Well at least you dont have to worry anymore about it... :lol:


----------



## StaceyRosado (Oct 5, 2007)

hmm but that doesn't explain the bigger belly though?

I wonder if she is being fed just a little to well


----------



## alyssa_romine (Oct 5, 2007)

Is she forming bags????


----------



## HollowbeadRanch (Oct 5, 2007)

Lee still sayd that if she isn't bred them I am feeding her too well... so thanks Stacey for agreeing with him I will have to keep him away from the computer :twisted: But honestly I really don't think she is that much bigger. I think she has just started putting on her winter coat and it just makes her look a little fatter.

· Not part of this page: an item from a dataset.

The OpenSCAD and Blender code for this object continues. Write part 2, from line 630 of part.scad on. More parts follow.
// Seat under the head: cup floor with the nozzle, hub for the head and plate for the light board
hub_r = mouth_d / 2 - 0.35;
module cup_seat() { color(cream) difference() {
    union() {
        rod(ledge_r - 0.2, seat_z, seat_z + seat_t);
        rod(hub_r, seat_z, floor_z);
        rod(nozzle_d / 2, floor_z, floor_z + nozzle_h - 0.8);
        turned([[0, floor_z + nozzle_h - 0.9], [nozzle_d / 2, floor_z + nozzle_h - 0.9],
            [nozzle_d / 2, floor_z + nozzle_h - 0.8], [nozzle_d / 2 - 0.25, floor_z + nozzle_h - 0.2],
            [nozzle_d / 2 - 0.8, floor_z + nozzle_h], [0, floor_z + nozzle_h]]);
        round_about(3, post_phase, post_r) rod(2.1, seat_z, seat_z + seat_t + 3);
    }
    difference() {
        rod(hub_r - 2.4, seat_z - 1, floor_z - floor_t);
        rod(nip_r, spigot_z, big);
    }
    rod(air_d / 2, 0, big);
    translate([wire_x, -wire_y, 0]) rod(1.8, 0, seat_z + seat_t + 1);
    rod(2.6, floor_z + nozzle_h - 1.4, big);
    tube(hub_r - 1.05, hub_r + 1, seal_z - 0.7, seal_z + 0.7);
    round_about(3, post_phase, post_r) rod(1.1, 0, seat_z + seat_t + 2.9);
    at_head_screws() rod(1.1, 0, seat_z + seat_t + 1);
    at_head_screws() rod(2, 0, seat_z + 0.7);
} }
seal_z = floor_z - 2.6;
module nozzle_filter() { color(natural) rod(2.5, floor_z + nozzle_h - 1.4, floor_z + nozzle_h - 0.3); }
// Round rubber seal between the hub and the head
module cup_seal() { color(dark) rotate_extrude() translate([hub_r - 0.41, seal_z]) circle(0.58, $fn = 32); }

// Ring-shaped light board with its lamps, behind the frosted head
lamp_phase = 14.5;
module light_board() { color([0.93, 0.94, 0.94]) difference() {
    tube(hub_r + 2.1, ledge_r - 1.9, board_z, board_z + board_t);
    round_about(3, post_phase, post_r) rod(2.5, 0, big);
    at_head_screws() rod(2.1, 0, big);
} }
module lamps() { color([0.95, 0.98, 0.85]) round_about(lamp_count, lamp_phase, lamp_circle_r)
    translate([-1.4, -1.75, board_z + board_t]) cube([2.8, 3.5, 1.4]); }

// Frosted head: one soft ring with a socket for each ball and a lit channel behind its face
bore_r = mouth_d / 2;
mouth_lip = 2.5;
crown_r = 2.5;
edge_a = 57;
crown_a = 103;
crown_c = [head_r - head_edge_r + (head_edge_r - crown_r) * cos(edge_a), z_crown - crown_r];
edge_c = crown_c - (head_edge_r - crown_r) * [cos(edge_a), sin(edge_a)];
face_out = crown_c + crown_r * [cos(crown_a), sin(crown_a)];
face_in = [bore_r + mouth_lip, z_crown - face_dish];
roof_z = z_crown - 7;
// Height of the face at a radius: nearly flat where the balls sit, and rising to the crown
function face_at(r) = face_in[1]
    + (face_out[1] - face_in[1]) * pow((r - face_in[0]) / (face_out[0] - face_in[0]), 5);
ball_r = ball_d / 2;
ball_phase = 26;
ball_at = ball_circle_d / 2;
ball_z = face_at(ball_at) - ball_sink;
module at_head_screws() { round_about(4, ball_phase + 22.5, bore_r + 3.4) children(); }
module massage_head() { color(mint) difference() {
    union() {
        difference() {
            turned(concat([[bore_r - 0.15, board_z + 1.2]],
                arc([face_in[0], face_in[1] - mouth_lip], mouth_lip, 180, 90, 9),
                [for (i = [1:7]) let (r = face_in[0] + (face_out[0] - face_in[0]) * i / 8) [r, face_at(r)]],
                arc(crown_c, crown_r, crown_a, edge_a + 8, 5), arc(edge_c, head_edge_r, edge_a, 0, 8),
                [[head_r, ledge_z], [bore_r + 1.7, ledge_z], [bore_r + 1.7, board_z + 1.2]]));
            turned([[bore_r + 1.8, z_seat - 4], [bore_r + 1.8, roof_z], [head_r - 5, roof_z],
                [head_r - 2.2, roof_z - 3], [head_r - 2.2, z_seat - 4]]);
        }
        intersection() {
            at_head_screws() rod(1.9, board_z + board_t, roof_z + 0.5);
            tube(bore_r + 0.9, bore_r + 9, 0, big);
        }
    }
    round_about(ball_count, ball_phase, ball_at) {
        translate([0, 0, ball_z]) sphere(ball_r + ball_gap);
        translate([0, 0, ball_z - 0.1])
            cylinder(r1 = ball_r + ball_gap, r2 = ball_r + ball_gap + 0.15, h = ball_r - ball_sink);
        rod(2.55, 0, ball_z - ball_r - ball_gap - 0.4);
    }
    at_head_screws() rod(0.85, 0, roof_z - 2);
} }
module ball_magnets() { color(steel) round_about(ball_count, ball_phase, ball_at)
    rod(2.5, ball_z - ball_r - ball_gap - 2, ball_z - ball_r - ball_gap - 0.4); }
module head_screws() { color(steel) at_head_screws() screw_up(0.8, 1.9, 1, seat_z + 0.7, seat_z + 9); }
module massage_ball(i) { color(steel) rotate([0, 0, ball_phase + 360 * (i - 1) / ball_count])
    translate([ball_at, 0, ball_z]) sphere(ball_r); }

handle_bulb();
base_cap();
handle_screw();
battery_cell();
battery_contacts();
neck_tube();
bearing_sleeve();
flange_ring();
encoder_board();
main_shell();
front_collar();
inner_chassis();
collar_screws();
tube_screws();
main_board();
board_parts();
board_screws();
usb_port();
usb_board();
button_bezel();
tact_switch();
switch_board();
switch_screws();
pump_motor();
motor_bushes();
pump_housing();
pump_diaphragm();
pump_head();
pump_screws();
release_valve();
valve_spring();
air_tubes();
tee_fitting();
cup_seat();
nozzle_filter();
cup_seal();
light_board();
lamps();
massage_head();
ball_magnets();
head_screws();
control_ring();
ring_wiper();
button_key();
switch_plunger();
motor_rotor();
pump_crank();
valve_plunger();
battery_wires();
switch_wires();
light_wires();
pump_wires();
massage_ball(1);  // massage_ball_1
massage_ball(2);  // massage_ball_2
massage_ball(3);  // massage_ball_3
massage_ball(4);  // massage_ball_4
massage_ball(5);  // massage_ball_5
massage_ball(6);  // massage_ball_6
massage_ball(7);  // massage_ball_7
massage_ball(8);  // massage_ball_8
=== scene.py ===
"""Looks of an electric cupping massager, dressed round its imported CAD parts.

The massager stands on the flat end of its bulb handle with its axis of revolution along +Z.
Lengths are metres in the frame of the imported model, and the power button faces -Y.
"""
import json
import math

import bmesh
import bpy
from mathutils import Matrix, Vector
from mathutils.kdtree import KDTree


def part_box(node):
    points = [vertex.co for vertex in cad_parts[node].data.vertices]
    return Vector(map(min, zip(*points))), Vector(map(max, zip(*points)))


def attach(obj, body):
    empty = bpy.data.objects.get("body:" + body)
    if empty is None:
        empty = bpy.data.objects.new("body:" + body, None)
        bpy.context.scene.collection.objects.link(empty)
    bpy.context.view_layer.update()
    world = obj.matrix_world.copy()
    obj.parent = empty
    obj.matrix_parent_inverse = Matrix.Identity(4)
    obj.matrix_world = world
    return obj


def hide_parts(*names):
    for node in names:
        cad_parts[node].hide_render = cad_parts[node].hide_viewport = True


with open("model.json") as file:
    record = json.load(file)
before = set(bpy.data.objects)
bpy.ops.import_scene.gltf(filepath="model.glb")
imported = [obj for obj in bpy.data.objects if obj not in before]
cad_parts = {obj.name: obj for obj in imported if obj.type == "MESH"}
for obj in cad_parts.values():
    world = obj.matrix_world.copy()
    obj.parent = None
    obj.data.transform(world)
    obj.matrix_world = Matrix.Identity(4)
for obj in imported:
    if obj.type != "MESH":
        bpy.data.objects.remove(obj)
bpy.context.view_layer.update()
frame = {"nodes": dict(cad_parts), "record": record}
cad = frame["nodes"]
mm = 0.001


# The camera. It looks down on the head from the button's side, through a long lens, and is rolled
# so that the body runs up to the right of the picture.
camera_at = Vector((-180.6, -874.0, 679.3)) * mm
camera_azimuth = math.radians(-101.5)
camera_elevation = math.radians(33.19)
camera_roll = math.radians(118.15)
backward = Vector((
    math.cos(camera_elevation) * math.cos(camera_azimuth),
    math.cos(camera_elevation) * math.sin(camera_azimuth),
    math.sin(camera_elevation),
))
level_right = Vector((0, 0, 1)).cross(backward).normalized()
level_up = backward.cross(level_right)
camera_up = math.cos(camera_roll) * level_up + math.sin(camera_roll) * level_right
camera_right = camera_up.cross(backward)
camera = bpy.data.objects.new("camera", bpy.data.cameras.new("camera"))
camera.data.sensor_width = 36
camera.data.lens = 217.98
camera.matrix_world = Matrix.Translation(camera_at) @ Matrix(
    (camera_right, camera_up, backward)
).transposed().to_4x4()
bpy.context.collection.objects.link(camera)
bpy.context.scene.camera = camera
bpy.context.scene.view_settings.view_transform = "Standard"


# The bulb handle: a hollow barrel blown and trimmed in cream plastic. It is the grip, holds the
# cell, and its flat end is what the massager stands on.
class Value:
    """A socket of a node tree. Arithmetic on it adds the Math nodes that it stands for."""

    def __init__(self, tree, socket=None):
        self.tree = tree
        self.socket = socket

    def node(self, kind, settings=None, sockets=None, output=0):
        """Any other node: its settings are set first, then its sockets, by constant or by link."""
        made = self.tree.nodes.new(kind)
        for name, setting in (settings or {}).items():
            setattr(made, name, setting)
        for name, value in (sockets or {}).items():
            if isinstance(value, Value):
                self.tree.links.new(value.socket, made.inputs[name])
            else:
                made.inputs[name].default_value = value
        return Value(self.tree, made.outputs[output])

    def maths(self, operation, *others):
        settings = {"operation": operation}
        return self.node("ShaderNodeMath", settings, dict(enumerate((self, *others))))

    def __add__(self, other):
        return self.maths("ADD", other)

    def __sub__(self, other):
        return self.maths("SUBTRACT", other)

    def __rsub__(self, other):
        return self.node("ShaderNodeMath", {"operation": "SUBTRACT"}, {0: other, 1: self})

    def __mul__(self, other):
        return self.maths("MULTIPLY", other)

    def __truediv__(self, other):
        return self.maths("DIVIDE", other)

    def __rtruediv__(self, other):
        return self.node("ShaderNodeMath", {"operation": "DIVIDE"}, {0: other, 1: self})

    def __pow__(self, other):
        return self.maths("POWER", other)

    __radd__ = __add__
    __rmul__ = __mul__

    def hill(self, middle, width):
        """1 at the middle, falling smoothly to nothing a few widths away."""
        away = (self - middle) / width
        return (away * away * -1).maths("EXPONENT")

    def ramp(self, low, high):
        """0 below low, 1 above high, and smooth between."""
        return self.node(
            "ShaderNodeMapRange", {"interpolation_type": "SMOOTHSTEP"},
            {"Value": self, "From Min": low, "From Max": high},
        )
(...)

She did look like she had started getting a little milk but she hasn't gained anymore so I am thinking that it was just a false pregnancy. I had read somewhere that sometimes they will do that and appear to be in the beginning stages of pregnancy but are not.


----------



## alyssa_romine (Oct 5, 2007)

You are corect Brandi. My mom's dog went through it also. It is a confusing situation.


----------



## HollowbeadRanch (Oct 5, 2007)

VERY!! Plus I have been argueing with my Sister and my Hubby that she isn't pregant! They kept insisting that she was so I just finally gave in and started believing them... and now look who was right....... ME! I guess this shows them I know my girl better than they think I do


----------



## alyssa_romine (Oct 5, 2007)

hee hee....maybe they will learn to start listening to you...my hubby is the same way. I will tell him something and he won't believe me and then I end up being right...90% of the time!


----------



## HollowbeadRanch (Oct 5, 2007)

That is EXACTLY the way my husband is!! I think it is just a man thing. And then the one or two times he is actually right he thinks he is a god or something :roll:


----------